▶ Instructions for the task
Take the records below and print them verbatim up to and including the line that carries "FLARE_FRONT_Y = 13.0".

▶ Extracted information
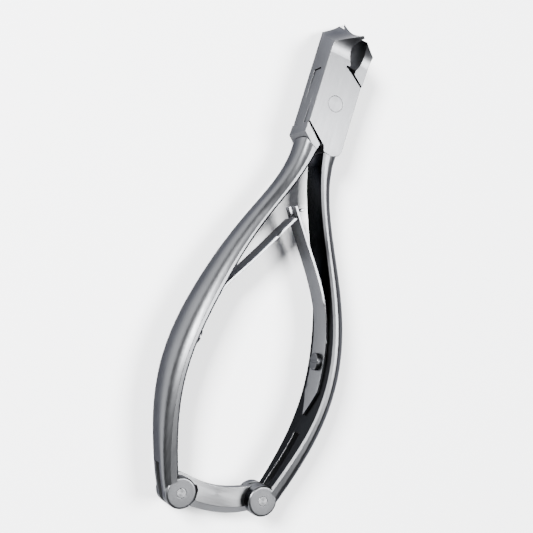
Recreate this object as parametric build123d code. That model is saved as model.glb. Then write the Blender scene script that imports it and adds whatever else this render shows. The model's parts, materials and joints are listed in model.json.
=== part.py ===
from build123d import *
import os

# Heavy box-joint nail nipper with double leaf spring and handle lock.
# Frame: the pivot axis is Z, Z = 0 is the flat back face of the head, +Y points
# to the cutting edges and the handles run towards -Y.  Millimetres throughout.
# The levers are drawn in the resting pose, with the jaws a little open.

# ---- driving dimensions -------------------------------------------------------
HEAD_HALF = 5.9  # half width of the head
HEAD_THICK = 9.7  # flat back face to flat front face
MID_Z = HEAD_THICK / 2
REST_ANGLE = 2.0  # how far the jaws stand open at rest, degrees

SLOT_Z = (2.70, 6.65)  # box slot through the female lever
TONGUE_Z = (2.75, 6.60)  # male lever's middle, which runs in the slot
TONGUE_R = 10.45
SLOT_R = 10.8
PIVOT_R = 2.2
FIXED_CLEARANCE = 0.02
RUNNING_CLEARANCE = 0.05

PLATE_LOW = (-HEAD_HALF, -7.2)  # corners of the female's front and back plates
PLATE_CROTCH = (0.2, -12.0)
PLATE_HIGH = (HEAD_HALF, 7.2)
PLATE_TOP = (0.9, 10.55)
SHOULDER_GAP = 0.45
BLOCK_TOP = 12.0  # above this height the two jaws are one profile, split in two

MEET_X = 0.5  # where the two cutting edges meet, at the middle of the thickness
MEET_TILT = 6.7  # lean of the meeting face about Y, degrees
MEET_GAP = 0.02
EDGE_BACK = (28.0, -3.5)  # Y and Z of the cutting edge's back corner
EDGE_FRONT = (19.5, 13.6)  # Y and Z of its front corner
EDGE_DIP = 1.3  # how far the edge is hollowed between its corners
BEVEL_SLOPE = 0.68  # fall of the outer bevel per millimetre of width
FLARE_BACK_Y = 20.0  # where the back face starts to flare out
FLARE_FRONT_Y = 13.0

# handle sections from the neck to the end pin: place along the inner face, thickness,
# half the depth, and how square the crown is
HANDLE_SECTIONS = ((0.0, 5.0, 4.75, 0.5), (0.06, 4.0, 4.75, 0.3), (0.16, 3.5, 4.8, 0.1),
                   (0.30, 3.8, 5.3, 0.0), (0.46, 4.4, 6.4, 0.0), (0.61, 4.6, 6.9, 0.0),
                   (0.75, 4.4, 6.3, 0.2), (0.88, 4.2, 5.1, 0.7), (1.0, 3.95, 4.25, 1.0))
LIP_CHAMFER = 0.55

CATCH_PIN = (-9.4, -110.0)
STRAP_PIN = (13.4, -107.1)
LEFT_INNER = ((-0.6, -12.4), (-3.7, -23.5), (-9.7, -38.0), (-15.7, -58.0), (-18.4, -77.0),
              (-16.6, -91.5), (-12.2, -103.7), CATCH_PIN)
RIGHT_INNER = ((0.9, -12.6), (4.1, -25.0), (12.3, -43.4), (20.0, -66.0), (20.9, -78.5),
               (18.6, -92.0), (15.6, -101.2), STRAP_PIN)

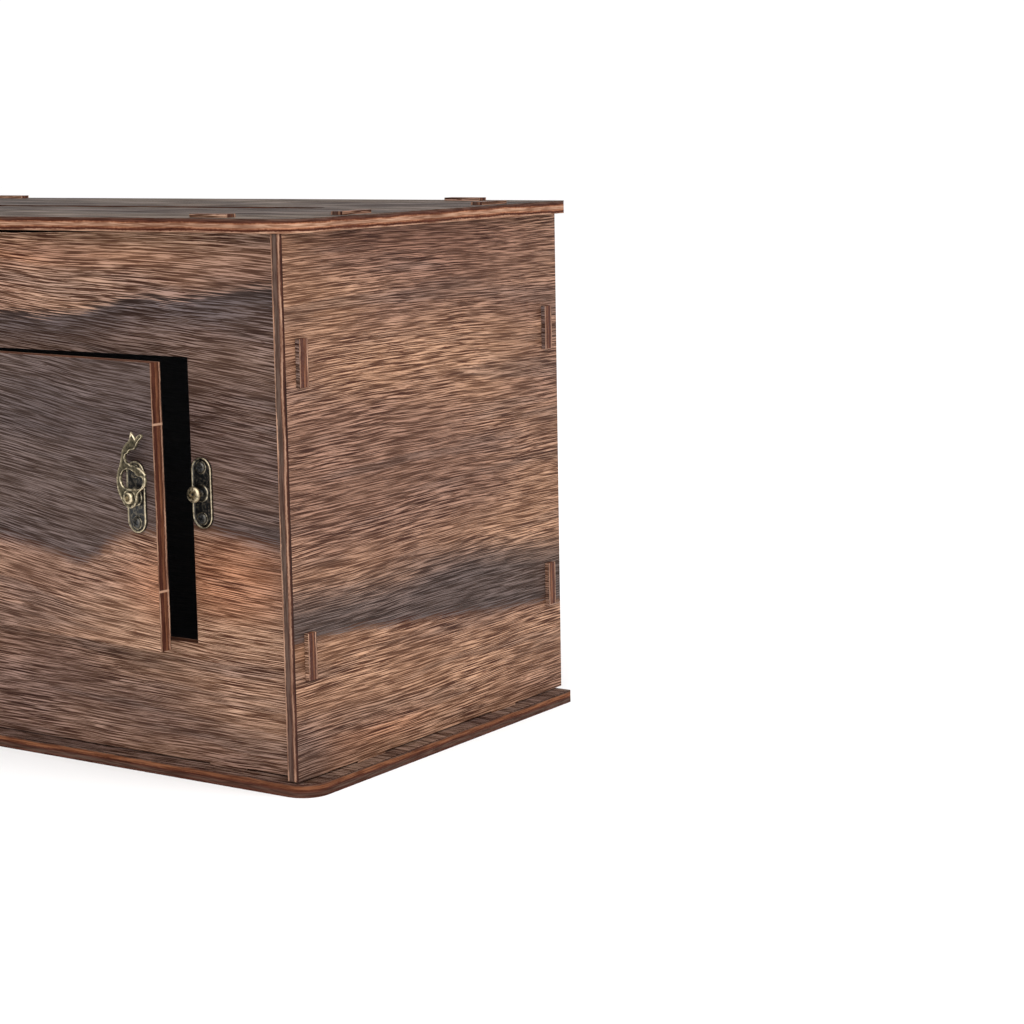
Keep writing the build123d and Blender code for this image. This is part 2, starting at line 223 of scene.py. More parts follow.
HOOK_SLOPE = 0.35               # width of the valley's slope
HOOK_UNDERSIDE = 0.35           # how far the underside is rounded, as a share of the thickness
# Brightening of the hook's spots, which are partly painted highlight
HOOK_HIGHLIGHT_AND_RUB_WEAR = 0.9

# Spots of bright brass on the hook, partly rubbed and partly painted highlight: place from the rivet in
# millimetres, and radius
HOOK_HIGHLIGHT_AND_RUB_SPOTS = (((2.5, 23.9), 2.2), ((6.9, 10.5), 1.6), ((6.2, 4.5), 1.5), ((-2.6, 5.6), 1.3))

# Profiles of turned pieces: rows of radius, height in millimetres, and wear
POST = [(0, 0.2, -1), (2.1, 0.2, -1), (2.1, 1.15, -0.1), (1.5, 1.5, -1), (1.3, 2.2, -1), (1.3, 4.2, -1),
        (1.6, 4.6, -0.8), (2.95, 4.62, 0.1), (3.0, 5.35, 0.6), (2.45, 6.02, 0.8), (0.95, 6.12, 0.4),
        (0.50, 5.98, -0.1), (0, 5.92, -0.3)]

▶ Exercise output
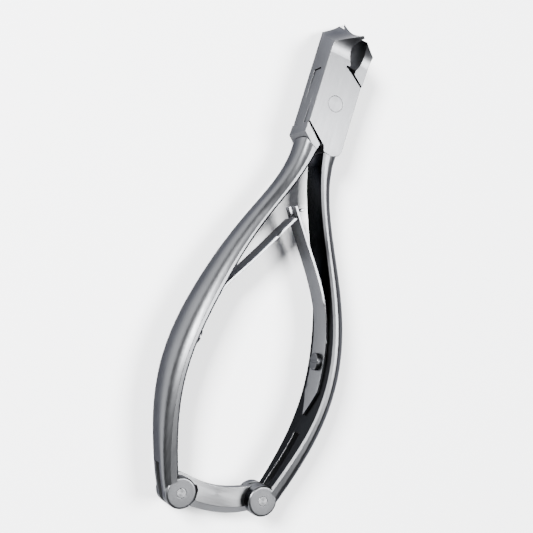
Recreate this object as parametric build123d code. That model is saved as model.glb. Then write the Blender scene script that imports it and adds whatever else this render shows. The model's parts, materials and joints are listed in model.json.
=== part.py ===
from build123d import *
import os

# Heavy box-joint nail nipper with double leaf spring and handle lock.
# Frame: the pivot axis is Z, Z = 0 is the flat back face of the head, +Y points
# to the cutting edges and the handles run towards -Y.  Millimetres throughout.
# The levers are drawn in the resting pose, with the jaws a little open.

# ---- driving dimensions -------------------------------------------------------
HEAD_HALF = 5.9  # half width of the head
HEAD_THICK = 9.7  # flat back face to flat front face
MID_Z = HEAD_THICK / 2
REST_ANGLE = 2.0  # how far the jaws stand open at rest, degrees

SLOT_Z = (2.70, 6.65)  # box slot through the female lever
TONGUE_Z = (2.75, 6.60)  # male lever's middle, which runs in the slot
TONGUE_R = 10.45
SLOT_R = 10.8
PIVOT_R = 2.2
FIXED_CLEARANCE = 0.02
RUNNING_CLEARANCE = 0.05

PLATE_LOW = (-HEAD_HALF, -7.2)  # corners of the female's front and back plates
PLATE_CROTCH = (0.2, -12.0)
PLATE_HIGH = (HEAD_HALF, 7.2)
PLATE_TOP = (0.9, 10.55)
SHOULDER_GAP = 0.45
BLOCK_TOP = 12.0  # above this height the two jaws are one profile, split in two

MEET_X = 0.5  # where the two cutting edges meet, at the middle of the thickness
MEET_TILT = 6.7  # lean of the meeting face about Y, degrees
MEET_GAP = 0.02
EDGE_BACK = (28.0, -3.5)  # Y and Z of the cutting edge's back corner
EDGE_FRONT = (19.5, 13.6)  # Y and Z of its front corner
EDGE_DIP = 1.3  # how far the edge is hollowed between its corners
BEVEL_SLOPE = 0.68  # fall of the outer bevel per millimetre of width
FLARE_BACK_Y = 20.0  # where the back face starts to flare out
FLARE_FRONT_Y = 13.0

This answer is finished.